Mimi Zeiger

Critic, editor, curator and instigator.

DOMINIQUE CAMACHO is passionate about the old architecture of the East Village. She holds sustainability workshops, supports preservation as a member of the East Village Community Coalition and, for much of the past 15 years, has gazed enviously at a former synagogue on East Seventh Street.

“I was captivated by the history and grandeur of the facade,” said Ms. Camacho, 40, an entrepreneur who operated a T-shirt boutique on Avenue A before opening Sustainable NYC, an eco-friendly store, last year. “Sometimes I’d pause, walk up the synagogue steps and touch the door.”

Built in 1908, the Beth Hamedrash Hagadol Anshe Ungarn — which means Great House of Study of the People of Hungary — features a handsome limestone facade and a double set of pilasters supporting a pediment. After falling into disrepair, it was converted by a developer in the 1980s into five private residences.

So when the top floor of the converted synagogue came on the market in 2006, she and her partner, Gary Hirschkron, 51, president of AXA Partners, a life insurance company based in Farmington, Conn., jumped at the chance. Unfortunately, they were too late — the apartment was already in contract.

A bit crestfallen, Mr. Hirschkron looked sporadically for other places within a two-block radius of Tompkins Square Park, but never found anything half as exciting. Then about a year later, while casually surfing the Web over breakfast, he saw that the apartment was back on the market. The couple sprang into action and immediately put down a bid. They ended up buying the 1,600-square-foot apartment for $1.5 million in 2007.

Despite decades of neglect and renovations, the spiritual history of the space was still palpable. In the double-height living room, where the prayer sanctuary was originally situated, daylight streams through the large arched windows that bathed the ark and congregation in light.

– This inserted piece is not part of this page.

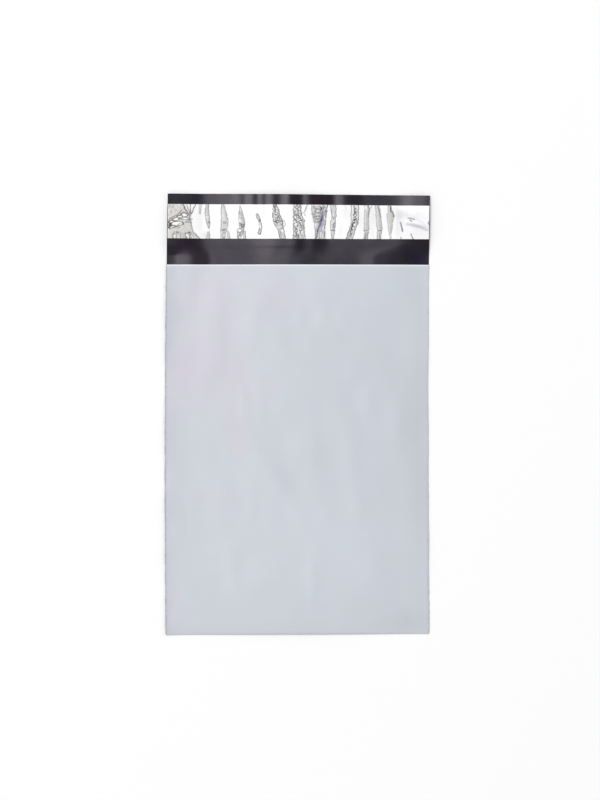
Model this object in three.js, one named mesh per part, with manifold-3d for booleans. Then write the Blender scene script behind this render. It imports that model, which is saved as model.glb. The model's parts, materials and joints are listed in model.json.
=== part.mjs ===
// A poly mailer bag, lying flat and empty on its back with its sealing flap open.
//
// One web of co-extruded film is folded across the bottom and welded along both sides, so that it
// makes a pocket with an open mouth. The back panel runs on past the mouth as the flap. A band of
// pressure-sensitive adhesive lies across the flap, under a release liner that is peeled off to
// seal the bag.
//
// Millimetres, +Z up. X runs across the bag, +Y runs from the bottom fold to the flap's free edge,
// and the origin is under the middle of the whole outline, on the surface that the bag lies on.
// Layers that touch share a plane, so every thickness is a multiple of 1/64 mm, which a 32-bit
// number holds exactly.

import * as THREE from "three";
import { mergeVertices } from "three/addons/utils/BufferGeometryUtils.js";
import Module from "manifold-3d";

const wasm = await Module();
wasm.setup();

// ---------------------------------------------------------------- driving dimensions

const BAG_WIDTH = 190.5;
const POCKET_LENGTH = 266.75;
const FLAP_LENGTH = 50.75;
const FILM = 0.0625;

const WELD_WIDTH = 0.875;
const CREASE_GAP = 0.125; // between the two panels at a weld and at the bottom fold
const POCKET_RISE = 6; // how far trapped air lifts the middle of the front panel

const LINER_WIDTH = 25;
const LINER_FILM = 3 / 64;
const LINER_SETBACK = 7.25; // from the flap's free edge to the liner
const ADHESIVE_WIDTH = 20;
const ADHESIVE_COAT = 1 / 32;

// ---------------------------------------------------------------- derived places

const BAG_LENGTH = POCKET_LENGTH + FLAP_LENGTH;
const WEB_WIDTH = BAG_WIDTH - 2 * WELD_WIDTH;
const FLAT_THICKNESS = 2 * FILM + CREASE_GAP;

const FOLD_Y = -BAG_LENGTH / 2;
const MOUTH_Y = FOLD_Y + POCKET_LENGTH;
const FLAP_END_Y = BAG_LENGTH / 2;
const LINER_Y = FLAP_END_Y - LINER_SETBACK - LINER_WIDTH / 2;

const FOLD_OUTER_RADIUS = FLAT_THICKNESS / 2;
const FOLD_INNER_RADIUS = CREASE_GAP / 2;
const FOLD_CENTRE_Y = FOLD_Y + FOLD_OUTER_RADIUS;

// ---------------------------------------------------------------- the pocket's air

const RISE_RUN = 75; // distance from the bottom fold over which the pocket fills out
const FLATNESS = 3; // the higher, the flatter the middle and the steeper the sides

// Height of the front panel over its flat position: full along the middle and at the mouth, and
// nothing at the welds and at the fold.
function pocketRise(x, y) {
  const across = Math.min(1, Math.abs(x) / (WEB_WIDTH / 2));
  const along = THREE.MathUtils.clamp((y - FOLD_CENTRE_Y) / RISE_RUN, 0, 1);
  return POCKET_RISE * (1 - across ** FLATNESS) * Math.sin((along * Math.PI) / 2);
}

// ---------------------------------------------------------------- profiles in the YZ plane

const ARC_STEPS = 6;
const FRONT_ROWS = 24;
const CROWDING = 1.5; // the higher, the closer the rows lie at the fold

// Half a turn round the bottom fold, from the back panel up to the front panel.
function foldArc(radius) {
  const arc = new THREE.EllipseCurve(
    FOLD_CENTRE_Y,
    FOLD_OUTER_RADIUS,
    radius,
    radius,
    -Math.PI / 2,
    -Math.PI * 1.5,
    true,
  );
  return arc.getPoints(ARC_STEPS);
}

// The front panel's rows at one height, from the fold to the mouth. They crowd together at the
// fold, where the panel curves most.
function frontRows(height) {
  const rows = [];
  for (let row = 1; row <= FRONT_ROWS; row += 1) {
    const share = (row / FRONT_ROWS) ** CROWDING;
    rows.push(new THREE.Vector2(THREE.MathUtils.lerp(FOLD_CENTRE_Y, MOUTH_Y, share), height));
  }
  return rows;
}

// The folded film: the flap's free edge, the outside of the web round to the mouth, and the
// inside of the web back again.
function webProfile() {
  return new THREE.Shape([
    new THREE.Vector2(FLAP_END_Y, 0),
    ...foldArc(FOLD_OUTER_RADIUS),
    ...frontRows(FLAT_THICKNESS),
    ...frontRows(FLAT_THICKNESS - FILM).reverse(),
    ...foldArc(FOLD_INNER_RADIUS).reverse(),
    new THREE.Vector2(FLAP_END_Y, FILM),
  ]);
}

// A side weld: the two panels fused into one bead from the fold to the mouth.
function weldProfile() {
  return new THREE.Shape([
    new THREE.Vector2(MOUTH_Y, 0),
    ...foldArc(FOLD_OUTER_RADIUS),
    new THREE.Vector2(MOUTH_Y, FLAT_THICKNESS),
  ]);
}

// ---------------------------------------------------------------- solids

const MERGE_DISTANCE = 1e-4;

const PROFILE_TO_BAG = new THREE.Matrix4().makeBasis(
  new THREE.Vector3(0, 1, 0),
  new THREE.Vector3(0, 0, 1),
  new THREE.Vector3(1, 0, 0),
);

// A YZ profile carried across the bag from x = start, in the given number of steps.
function acrossBag(profile, start, width, steps) {
  const geometry = new THREE.ExtrudeGeometry(profile, { depth: width, steps, bevelEnabled: false });
  return geometry.applyMatrix4(PROFILE_TO_BAG).translate(start, 0, 0);
}

function toSolid(geometry) {
  const bare = new THREE.BufferGeometry();
  bare.setAttribute("position", geometry.getAttribute("position"));
  const merged = mergeVertices(bare, MERGE_DISTANCE);
  const positions = merged.getAttribute("position").array;
  const triangles = new Uint32Array(merged.index.array);
  return new wasm.Manifold(
    new wasm.Mesh({ numProp: 3, vertProperties: positions, triVerts: triangles }),
  );
}

function toGeometry(solid) {
  const { vertProperties, triVerts } = solid.getMesh();
  const geometry = new THREE.BufferGeometry();
  geometry.setAttribute("position", new THREE.BufferAttribute(vertProperties, 3));
  geometry.setIndex(new THREE.BufferAttribute(triVerts, 1));
  geometry.computeVertexNormals();
  return geometry;
}

// Lifts the front panel off the back panel, both of its faces alike.
function fillWithAir(geometry) {
  const position = geometry.getAttribute("position");
  for (let i = 0; i < position.count; i += 1) {
    if (position.getZ(i) <= FOLD_OUTER_RADIUS) continue;
    position.setZ(i, position.getZ(i) + pocketRise(position.getX(i), position.getY(i)));
  }
  return geometry;
}

const WEB_COLUMNS = 24;

function pouchGeometry() {
  const web = acrossBag(webProfile(), -WEB_WIDTH / 2, WEB_WIDTH, WEB_COLUMNS);
  const leftWeld = acrossBag(weldProfile(), -BAG_WIDTH / 2, WELD_WIDTH, 1);
  const rightWeld = acrossBag(weldProfile(), WEB_WIDTH / 2, WELD_WIDTH, 1);
  const film = toSolid(fillWithAir(web));
  return toGeometry(film.add(toSolid(leftWeld)).add(toSolid(rightWeld)));
}

// A flat strip across the flap, as wide as the web.
function stripGeometry(width, thickness) {
  return new THREE.BoxGeometry(WEB_WIDTH, width, thickness);
}

// ---------------------------------------------------------------- the bag

function namedMesh(name, geometry, material) {
  const mesh = new THREE.Mesh(geometry, new THREE.MeshStandardMaterial(material));
  mesh.name = name;
  return mesh;
}

const pouch = namedMesh("pouch", pouchGeometry(), {
  color: 0xcfd3da,
  roughness: 0.4,
  metalness: 0,
});

const adhesive = namedMesh("adhesive_strip", stripGeometry(ADHESIVE_WIDTH, ADHESIVE_COAT), {
  color: 0xd8d4c8,
  roughness: 0.3,
  metalness: 0,
});
adhesive.position.set(0, LINER_Y, FILM + ADHESIVE_COAT / 2);

const liner = namedMesh("release_liner", stripGeometry(LINER_WIDTH, LINER_FILM), {
  color: 0xf4f4f4,
  roughness: 0.15,
  metalness: 0,
});
liner.position.set(0, LINER_Y, FILM + ADHESIVE_COAT + LINER_FILM / 2);

const mailerBag = new THREE.Group();
mailerBag.add(pouch, adhesive, liner);

export default mailerBag;
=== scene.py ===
"""Looks of a poly mailer bag that lies flat and empty on its back, with its sealing flap open.

The bag is one folded and welded web of film, a stripe of adhesive and a release liner. Each of them
is a class below: its fields are sizes, its shape method makes the mesh and its dress method gives
it its finish. Lengths are millimetres, and become metres where a mesh is written. X runs across the
bag, Y from the bottom fold to the flap's free edge, and Z up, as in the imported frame.
"""

import json
import logging
import math
from dataclasses import dataclass
from enum import Enum
from functools import cached_property

import bmesh
import bpy
import numpy as np
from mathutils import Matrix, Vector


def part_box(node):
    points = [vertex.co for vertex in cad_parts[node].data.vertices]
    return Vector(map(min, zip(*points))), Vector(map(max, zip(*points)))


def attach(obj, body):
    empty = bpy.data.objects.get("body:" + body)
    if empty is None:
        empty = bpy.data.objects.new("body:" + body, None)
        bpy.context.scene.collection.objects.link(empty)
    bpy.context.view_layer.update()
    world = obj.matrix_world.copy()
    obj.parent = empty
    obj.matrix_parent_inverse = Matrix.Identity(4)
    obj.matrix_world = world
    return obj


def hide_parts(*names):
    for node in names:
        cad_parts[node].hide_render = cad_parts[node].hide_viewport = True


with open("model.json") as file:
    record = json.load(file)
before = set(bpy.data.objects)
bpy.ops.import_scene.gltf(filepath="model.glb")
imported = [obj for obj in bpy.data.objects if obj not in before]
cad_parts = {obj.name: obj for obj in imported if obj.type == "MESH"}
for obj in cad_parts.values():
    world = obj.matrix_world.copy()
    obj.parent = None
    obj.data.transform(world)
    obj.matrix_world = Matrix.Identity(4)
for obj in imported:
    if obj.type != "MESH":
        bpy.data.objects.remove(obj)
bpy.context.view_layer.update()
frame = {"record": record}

log = logging.getLogger("mailer_bag")

MM = 0.001
BODY = "root"
FAR = 1e3

Array = np.ndarray


# ------------------------------------------------------------------ curves and soft forms


def ease(share: Array) -> Array:
    """Smooth step: 0 below 0, 1 above 1, and 3s^2 - 2s^3 between."""
    held = np.clip(share, 0.0, 1.0)
    return held * held * (3.0 - 2.0 * held)


def dome(share: Array, power: float = 2.0) -> Array:
    """A climb that starts steep and ends level: 1 - (1 - s)^power, held between 0 and 1."""
    return 1.0 - (1.0 - np.clip(share, 0.0, 1.0)) ** power


def bell(distance: Array, width: float) -> Array:
    """A bell of height 1: e^-(d / width)^2."""
    return np.exp(-((distance / width) ** 2))


def crowded(count: int, ends: float) -> Array:
    """Numbers from -1 to 1 that lie closer together at both ends.

    Args:
        count: how many steps there are.
        ends: 0 for even steps, up to 1 for steps that shrink to nothing at the ends.

    Returns:
        count + 1 numbers: the mix of u and sin(u pi / 2), by ends.
    """
    even = np.linspace(-1.0, 1.0, count + 1)
    return (1.0 - ends) * even + ends * np.sin(even * math.pi / 2)


@dataclass(frozen=True)
class Ripple:
    """A gentle random surface: plane waves in many directions, added up, with a spread of 1."""

    seed: int
    shortest: float
    longest: float
    stretch: float = 1.0
    waves: int = 20

    def height(self, x: Array, y: Array) -> Array:
        """Adds up the waves sin(kx x + ky y + phase), longer along Y by stretch.

        Args:
            x: distance across.
            y: distance along.

        Returns:
            The height at each point.
        """
        draw = np.random.default_rng(self.seed)
        turn = draw.uniform(0.0, 2.0 * math.pi, self.waves)
        length = np.exp(draw.uniform(math.log(self.shortest), math.log(self.longest), self.waves))
        phase = draw.uniform(0.0, 2.0 * math.pi, self.waves)
        k_x = 2.0 * math.pi * np.cos(turn) / length
        k_y = 2.0 * math.pi * np.sin(turn) / (length * self.stretch)
        crests = np.sin(np.multiply.outer(x, k_x) + np.multiply.outer(y, k_y) + phase)
        return crests.sum(axis=-1) * math.sqrt(2.0 / self.waves)


@dataclass(frozen=True)
class Swell:
    """A soft rise, of the film or of its tint: an elliptical bell whose long axis may lean."""

    x: float
    y: float
    across: float
    along: float
    height: float
    lean: float = 0.0

    def lift(self, x: Array, y: Array) -> Array:
        """height e^-(side^2 + up^2), with side measured from an axis that leans by lean per mm.

        Args:
            x: distance across.
            y: distance along.

        Returns:
            The rise at each point.
        """
        up = y - self.y
        side = x - self.x - self.lean * up
        return self.height * bell(side, self.across) * bell(up, self.along)


def total(swells: tuple[Swell, ...], x: Array, y: Array) -> Array:
    """Adds up the rises of some swells at each point."""
    return sum(swell.lift(x, y) for swell in swells)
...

Still, many of the rooms had been oddly configured by the condominium developer, including a diagonal party wall that created awkward, unusable corners. On the suggestion of their real estate broker, the couple hired Manifold Architecture Studio, a young firm in Brooklyn founded by Philipp and Kit von Dalwig.

Known for conceptual designs and art installations, the architects brought a playful, even racy sensibility to the project — turning the once-somber sanctuary into a modern triplex with an exhibitionist streak. Given Ms. Camacho’s passion for eco-friendly design, the renovation had to be green, too.

The architects began by ripping out the clunky wood staircase that leads to a mezzanine, and replacing it with an airy, space-efficient one that almost disappears in the loft-like living room. “It was not doing any favors to the space,” said Mr. von Dalwig, who replaced the wood balusters with glass panels to let in more light.

The new stairs also function as clever storage. Tucked under the risers — concealed behind a sleek wall of white panels made of nontoxic MDF sprayed with paint low in volatile organic compounds — is a climate-controlled cooler for Mr. Hirschkron’s extensive wine collection, and customized shelves for a high-end stereo. The minimalist panels also conceal a small powder room, covered in a dark aubergine, eco-friendly paint.

Ms. Camacho was the de facto environmental consultant, researching products and finishes. “I became so interested in green materials during the process, that I became LEED certified,” she said, referring to the professional accreditation offered by the Green Building Certification Institute.

The mezzanine, where the previous owner had put the bathroom, was turned into a library with built-in shelves and little else. A walk-in closet is neatly tucked behind the books.

The master bath and the bedroom were placed on the third level, under the synagogue’s pediment roof. The architects tore down the existing wall that divided the dark bedroom from the rooftop terrace, and replaced it with a gabled glass-and-steel wall — turning the cramped attic-like space into a light-filled penthouse suite.

The bath was tucked farther back, behind the spartan bedroom and another wall made entirely of glass. Manufactured by InDetail, a Queens-based company that specializes in custom enclosures, the glass wall is fritted for privacy near the toilet, but is otherwise clear.

Until pull-down shades were recently installed, neighbors in the tenement walkups and condominiums across East Seventh Street were afforded unobstructed glimpses of the couple’s king-size platform bed, egg-shaped bathtub and clear-glass shower. The blinds might be optional this summer, as the stands of black bamboo that ring the cedar-lined terrace reach full growth, blocking out any Peeping Toms.

Not that Ms. Camacho has been shy. “I wanted to soak in the tub and look out at the view,” she said. “Originally, I thought about putting the tub on the terrace. Placing it inside was a compromise.”